▶ _The request_
Your task is to repeat only the lines from the one with "cad_parts[node].hide_render = cad_parts[node].hide_viewport" through the one with "obj.matrix_world = Matrix.Identity(4)", exactly as they stand, both ends included.
──────────────────────────────
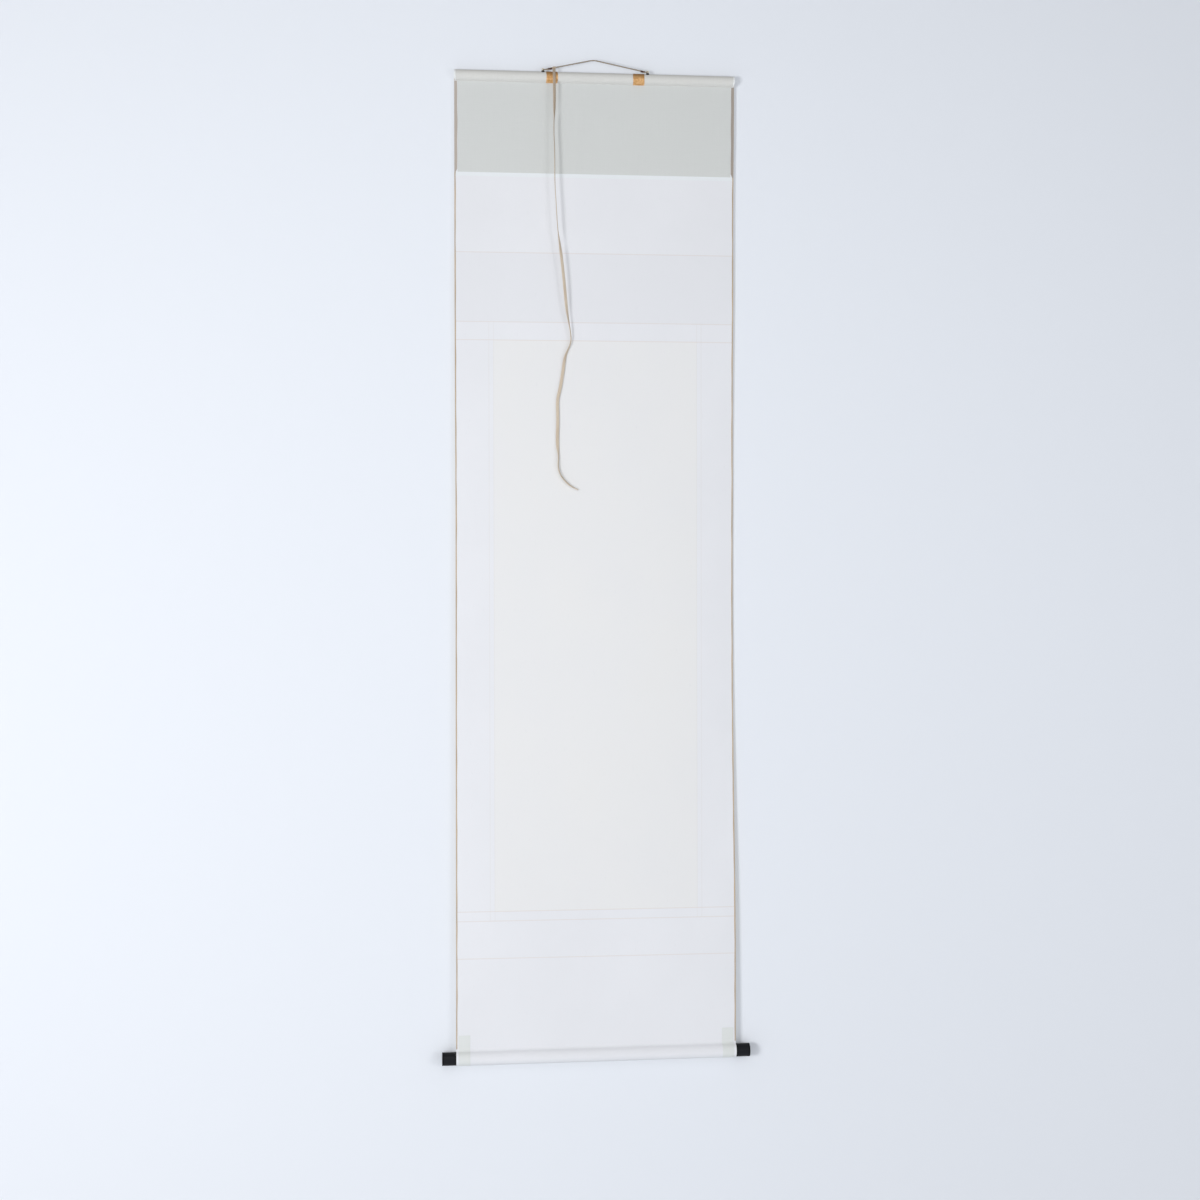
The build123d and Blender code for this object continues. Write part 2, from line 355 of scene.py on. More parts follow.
@dataclass(frozen=True)
class Silk:
    """Woven silk lined with paper: fine warp and weft, slubs and a soft sheen.

    Attributes:
        name: the material's name.
        tone: the colour of its lighter threads.
        depth: how much darker its other threads are.
        thread: the spacing of its threads.
        sheen: the strength of its sheen.
        rib: how strongly every few threads make a rib, for a twill.
    """

    name: str
    tone: Colour
    depth: float = 0.93
    thread: float = 0.7 * MM
    sheen: float = 0.25
    rib: float = 0.0

    def build(self) -> Material:
        """Make the material from the piece's own map, so that the weave follows its folds."""
        m = NodeMaker(self.name)
        where, across, along = m.cloth()
        warp, weft = across.wave(self.thread), along.wave(self.thread)
        weave = warp * (1 - weft) + weft * (1 - warp)
        ribs = (across + along).wave(6 * self.thread)
        slub = m.noise(where, (18.0, 900.0, 1.0))
        streak = m.noise(where, (700.0, 12.0, 1.0))
        cloud = m.noise(where, (7.0, 6.0, 1.0), 3.0)
        threads = weave * 0.35 + slub * 0.35 + streak * 0.3
        colour = m.layers(
            shade(self.tone, self.depth),
            (threads.between(0.2, 0.75), self.tone),
            (ribs * self.rib, shade(self.tone, 0.88)),
            (cloud.between(0.55, 0.85) * 0.25, shade(self.tone, 0.95)),
        )
        return m.surface(
            colour,
            0.62 + 0.2 * (1 - cloud),
            (weave * 0.6 + slub * 0.5 + ribs * self.rib, 0.07 * MM, 0.5),
            Specular_IOR_Level=0.35,
            Sheen_Weight=self.sheen,
            Sheen_Roughness=0.4,
        )


@dataclass(frozen=True)
class PanelPaper:
    """Sized painting paper, blank, with a little age in it."""

    name: str
    tone: Colour

    def build(self) -> Material:
        """Make the material: cloudy toning, long fibres and a few faint flecks."""
        m = NodeMaker(self.name)
        where, _, _ = m.cloth()
        cloud = m.noise(where, (4.0, 3.0, 1.0), 4.0).between(0.3, 0.75)
        fibre = m.noise(where, (260.0, 900.0, 1.0), 3.0)
        fleck = m.noise(where, (520.0, 130.0, 1.0), 1.0).between(0.72, 0.80)
        coats = (cloud, shade(self.tone, 0.95)), (fleck * 0.3, (0.55, 0.47, 0.34))
        colour = m.layers(self.tone, *coats)
        return m.surface(colour, 0.8, (fibre, 0.05 * MM, 0.5), Specular_IOR_Level=0.3)


@dataclass(frozen=True)
class HemSilk:
    """The folded side edge: tan silk, darker where the fold is rubbed.

    Attributes:
        name: the material's name.
        tone: the silk's colour.
        rubbed: its colour where it is rubbed.
        greyed: its colour beside the cover silk, painted darker still on the right side as shade.
        cover_edge: Z of the cover silk's lower edge.
    """

    name: str
    tone: Colour
    rubbed: Colour
    greyed: Colour
    cover_edge: float

    def build(self) -> Material:
        """Make the material: uneven tone along the edge, painted shade on the right hem beside the
        cover, and fine cross threads.
        """
        m = NodeMaker(self.name)
        where, x, _, z = m.place()
        blotch = m.noise(where, (30.0, 30.0, 16.0), 3.0)
        threads = z.wave(0.8 * MM)
        beside = z.between(self.cover_edge - 2 * MM, self.cover_edge)
        # On the right side the grey beside the cover is darkened as painted shade, away from the
        # light.
        grey_and_right_shade = m.mix(x.between(0.0, 50 * MM), self.greyed, shade(self.greyed, 0.72))
        colour = m.layers(
            self.tone,
            (blotch.between(0.35, 0.7) * 0.6, self.rubbed),
            (beside * 0.85, grey_and_right_shade),
            (threads * 0.2, shade(self.tone, 0.8)),
        )
        return m.surface(colour, 0.75, (threads * 0.4 + blotch, 0.06 * MM, 0.5))


@dataclass(frozen=True)
class GoldPaper:
    """Mottled gold-tan paper, with painted shade towards its upper edge."""

    name: str
    light: Colour
    dark: Colour
    rust: Colour

    def build(self) -> Material:
        """Make the material: patches of ochre, gold and brown with a dull gleam, and painted shade
        over the upper part.
        """
        m = NodeMaker(self.name)
        where, _, _, z = m.place()
        patch = m.noise(where, (190.0, 190.0, 190.0), 3.0)
        grain = m.noise(where, (900.0, 900.0, 900.0))
        low, high = (corner.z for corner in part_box("left_patch"))
        # The upper part of each patch is painted darker as shade, where the stave's round turns
        # away from the light.
        upper = z.between(low + 0.30 * (high - low), low + 0.80 * (high - low))
        colour = m.layers(
            self.light,
            (patch.between(0.35, 0.65), self.dark),
            (grain.between(0.5, 0.7) * 0.5, self.rust),
            (upper * 0.9, shade(self.dark, 0.6)),
        )
        bump = (patch + grain * 0.5, 0.12 * MM, 0.7)
        return m.surface(colour, 0.5 + 0.25 * patch, bump, Metallic=0.12)


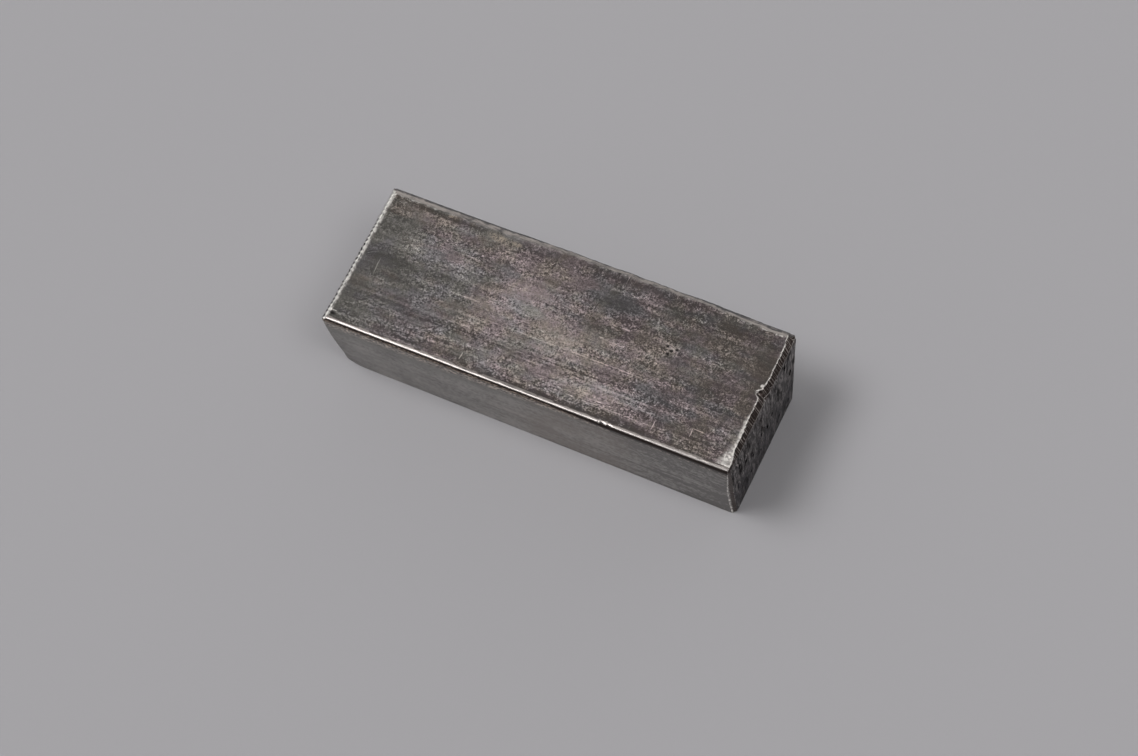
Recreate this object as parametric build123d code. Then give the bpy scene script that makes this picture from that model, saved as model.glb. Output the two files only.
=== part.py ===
from build123d import *
import os
from math import cos, radians, sin, tan

# Driving dimensions of the cast bar, in millimetres and degrees. X runs along
# the bar, Y across it and Z up from the narrow face that it lies on. The bar
# was poured in an open mould with sloping walls, so it is widest at the top.
top_length = 50.0
top_width = 18.7
height = 13.1
side_draft = 6.5
end_draft = 2.1

# The four long edges. The front one is rubbed round, the back one is scraped
# to a bevel, and the two at the foot keep the round of the mould.
front_edge_radius = 0.7
back_bevel_across = 0.95
back_bevel_down = 0.5
foot_edge_radius = 0.5

# The left end: a light bevel round its edge, and a heavy round at its foot.
left_bevel_in = 0.3
left_bevel_along = 0.45
left_foot_radius = 2.4

# The right end: sawn off, then filed to a broad bevel round its whole edge.
right_bevel_in = 0.62
right_bevel_along = 0.68

# Knocks, each one a round bite out of a top edge. Its place is a share of
# that edge, counted from the front or from the left end.
end_chip_length = 2.2
end_chip_depth = 0.4
end_chip_share = 0.6
corner_chip_length = 1.6
corner_chip_depth = 0.25
corner_chip_share = 0.07
nick_length = 0.5
nick_depth = 0.12
nick_shares = [0.689, 0.702]

# Sizes that follow from the ones above.
side_inset = height * tan(radians(side_draft))
end_inset = height * tan(radians(end_draft))
bottom_width = top_width - 2 * side_inset
bottom_length = top_length - 2 * end_inset
block_size = 2 * top_length


def sharp_section():
    # The plain trapezoid seen when the bar is cut across.
    return make_face(
        Polyline(
            (-bottom_width / 2, 0),
            (bottom_width / 2, 0),
            (top_width / 2, height),
            (-top_width / 2, height),
            close=True,
        )
    )


def dressed_section():
    # The same trapezoid with the round or bevel of every long edge on it.
    section = sharp_section()
    front_top = section.vertices().group_by(Axis.Y)[-1].sort_by(Axis.X)[0]
    section = fillet(front_top, front_edge_radius)
    foot_corners = section.vertices().group_by(Axis.Y)[0]
    section = fillet(foot_corners, foot_edge_radius)
    # The scraped bevel takes a narrow triangle off the back top corner.
    wall_in = back_bevel_down * tan(radians(side_draft))
    bevel = make_face(
        Polyline(
            (top_width / 2 - back_bevel_across, height),
            (top_width / 2, height),
            (top_width / 2 - wall_in, height - back_bevel_down),
            close=True,
        )
    )
    return section - bevel


def long_outline():
    # The bar seen from the front, both ends leaning in towards the foot, with
    # the heavy round at the foot of the left one.
    outline = make_face(
        Polyline(
            (-bottom_length / 2, 0),
            (bottom_length / 2, 0),
            (top_length / 2, height),
            (-top_length / 2, height),
            close=True,
        )
    )
    left_foot = outline.vertices().group_by(Axis.Y)[0].sort_by(Axis.X)[0]
    return fillet(left_foot, left_foot_radius)


def cast_bar():
    # The two drawings run out to solids, and what lies inside both of them.
    half_length = top_length / 2
    half_width = top_width / 2
    across = Pos(-half_length, 0, 0) * extrude(
        Plane.YZ * dressed_section(), amount=top_length
    )
    along = Pos(0, half_width, 0) * extrude(
        Plane.XZ * long_outline(), amount=top_width
    )
    return across & along


def outer_block(point, outward):
    # A large block on the outer side of the plane through the point.
    block = Pos(0, 0, block_size / 2) * Box(block_size, block_size, block_size)
    return Plane(origin=point, z_dir=outward) * block


def end_bevels(side, walls, bevel_in, bevel_along):
    # The blocks that take one bevel each off the edges of an end face. Each
    # wall is given as a point of its edge and the way that it faces.
    lean = radians(end_draft)
    end_way = Vector(side * cos(lean), 0, -sin(lean))
    return [
        outer_block(point - way * bevel_in, end_way / bevel_along + way / bevel_in)
        for point, way in walls
    ]


def end_walls(side):
    # The top and the two side walls where they meet one end.
    lean = radians(side_draft)
    half_length = side * top_length / 2
    half_width = top_width / 2
    return [
        (Vector(half_length, 0, height), Vector(0, 0, 1)),
        (Vector(half_length, -half_width, height), Vector(0, -cos(lean), -sin(lean))),
        (Vector(half_length, half_width, height), Vector(0, cos(lean), -sin(lean))),
    ]


def foot_wall(side):
    # The foot where it meets one end.
    return [(Vector(side * bottom_length / 2, 0, 0), Vector(0, 0, -1))]


def trimmed_bar():
    # The bar with the filed right end and the lightly bevelled left end.
    bar = cast_bar()
    filed = end_bevels(1, end_walls(1) + foot_wall(1), right_bevel_in, right_bevel_along)
    light = end_bevels(-1, end_walls(-1), left_bevel_in, left_bevel_along)
    for block in filed + light:
        bar = bar - block
    return bar


def knock(point, outward, length, depth):
    # A ball that bites this length and depth out of the edge at the point.
    radius = (length**2 / 4 + depth**2) / (2 * depth)
    centre = point + outward.normalized() * (radius - depth)
    return Pos(centre) * Sphere(radius)


def end_edge_knocks():
    # The chip and the rubbed corner on the bevel's top line at the right end.
    edge_x = top_length / 2 - right_bevel_along
    run = top_width - 2 * right_bevel_in
    outward = Vector(right_bevel_in, 0, right_bevel_in + right_bevel_along)
    chip_at = Vector(edge_x, run * (end_chip_share - 1 / 2), height)
    corner_at = Vector(edge_x, run * (corner_chip_share - 1 / 2), height)
    return [
        knock(chip_at, outward, end_chip_length, end_chip_depth),
        knock(corner_at, outward, corner_chip_length, corner_chip_depth),
    ]


def front_nicks():
    # The pair of small nicks in the round of the front top edge.
    centre_y = -top_width / 2 + front_edge_radius
    outward = Vector(0, -1, 1)
    nicks = []
    for share in nick_shares:
        middle = Vector(top_length * (share - 1 / 2), centre_y, height - front_edge_radius)
        on_round = middle + outward.normalized() * front_edge_radius
        nicks.append(knock(on_round, outward, nick_length, nick_depth))
    return nicks


def knocked_bar():
    # The trimmed bar with every knock taken out of it.
    bar = trimmed_bar()
    for bite in end_edge_knocks() + front_nicks():
        bar = bar - bite
    return bar


result = knocked_bar()
os.makedirs("parts", exist_ok=True)
export_step(result, "parts/ingot.step")
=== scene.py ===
"""A small cast metal bar, tarnished dark and worn bright along its edges, on pale paper."""
import logging
import math
from abc import ABC, abstractmethod
from dataclasses import dataclass
from enum import Enum
from functools import reduce

import bpy
import numpy as np
from mathutils import Matrix, Vector


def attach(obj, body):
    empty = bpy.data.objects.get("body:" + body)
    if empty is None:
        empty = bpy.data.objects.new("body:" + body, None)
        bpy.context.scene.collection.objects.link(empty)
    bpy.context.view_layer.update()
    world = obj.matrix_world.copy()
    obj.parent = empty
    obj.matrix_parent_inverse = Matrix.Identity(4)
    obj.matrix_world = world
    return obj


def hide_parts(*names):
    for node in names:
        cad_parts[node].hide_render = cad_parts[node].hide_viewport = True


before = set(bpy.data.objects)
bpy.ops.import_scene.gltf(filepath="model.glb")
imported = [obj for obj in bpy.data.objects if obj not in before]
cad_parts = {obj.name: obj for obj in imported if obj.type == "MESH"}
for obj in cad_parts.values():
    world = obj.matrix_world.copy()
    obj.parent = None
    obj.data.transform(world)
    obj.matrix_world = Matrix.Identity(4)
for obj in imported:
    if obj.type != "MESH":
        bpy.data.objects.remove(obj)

log = logging.getLogger("ingot")

MM = 0.001  # metres in a millimetre
NODE = "ingot"
PLACE = "place_on_bar"
HAIR = 1e-6  # a length in millimetres that is as good as none
TINY_SHARE = 1e-4  # keeps a sum that is divided by away from 0
NICK_PITCH = 0.62  # from one nick of the left ridge to the next, in millimetres

Socket = bpy.types.NodeSocket
Level = float | Socket
Triple = tuple[float, float, float]
Ramp = tuple[float, ...]  # where a change starts and ends, and the two results there

WHITE: Triple = (1.0, 1.0, 1.0)
BLACK: Triple = (0.0, 0.0, 0.0)
LENGTHWAYS: Triple = (1.0, 0.0, 0.0)
CROSSWAYS: Triple = (0.0, 1.0, 1.0)


class Wall(Enum):
    """The six walls of the bar, named as one stands in front of it."""

    TOP = 0
    FOOT = 1
    FRONT = 2
    BACK = 3
    LEFT = 4
    RIGHT = 5


class Zone(Enum):
    """The parts of the surface that were finished or worn in their own way."""

    TOP = 0
    SIDE = 1
    SAWN_END = 2
    FILED_BEVEL = 3
    FRONT_ROUND = 4
    BACK_BEVEL = 5
    LEFT_BEVEL = 6


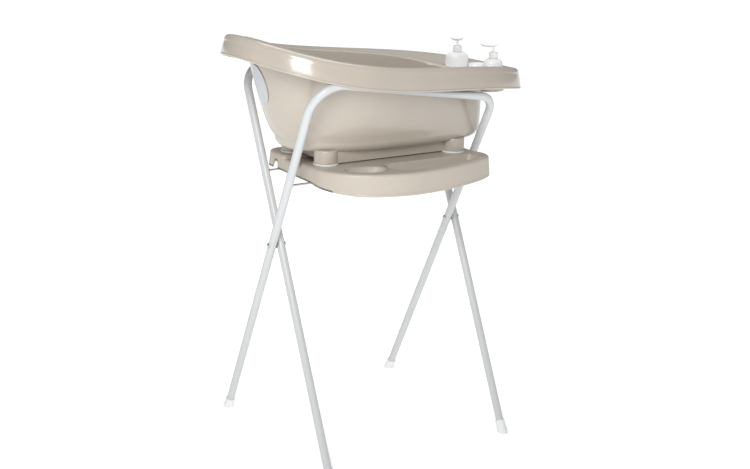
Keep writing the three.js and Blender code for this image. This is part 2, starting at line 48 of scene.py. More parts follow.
──────────────────────────────
▶ _Response_
        cad_parts[node].hide_render = cad_parts[node].hide_viewport = True


before = set(bpy.data.objects)
bpy.ops.import_scene.gltf(filepath="model.glb")
imported = [obj for obj in bpy.data.objects if obj not in before]
cad_parts = {obj.name: obj for obj in imported if obj.type == "MESH"}
for obj in cad_parts.values():
    world = obj.matrix_world.copy()
    obj.parent = None
    obj.data.transform(world)
    obj.matrix_world = Matrix.Identity(4)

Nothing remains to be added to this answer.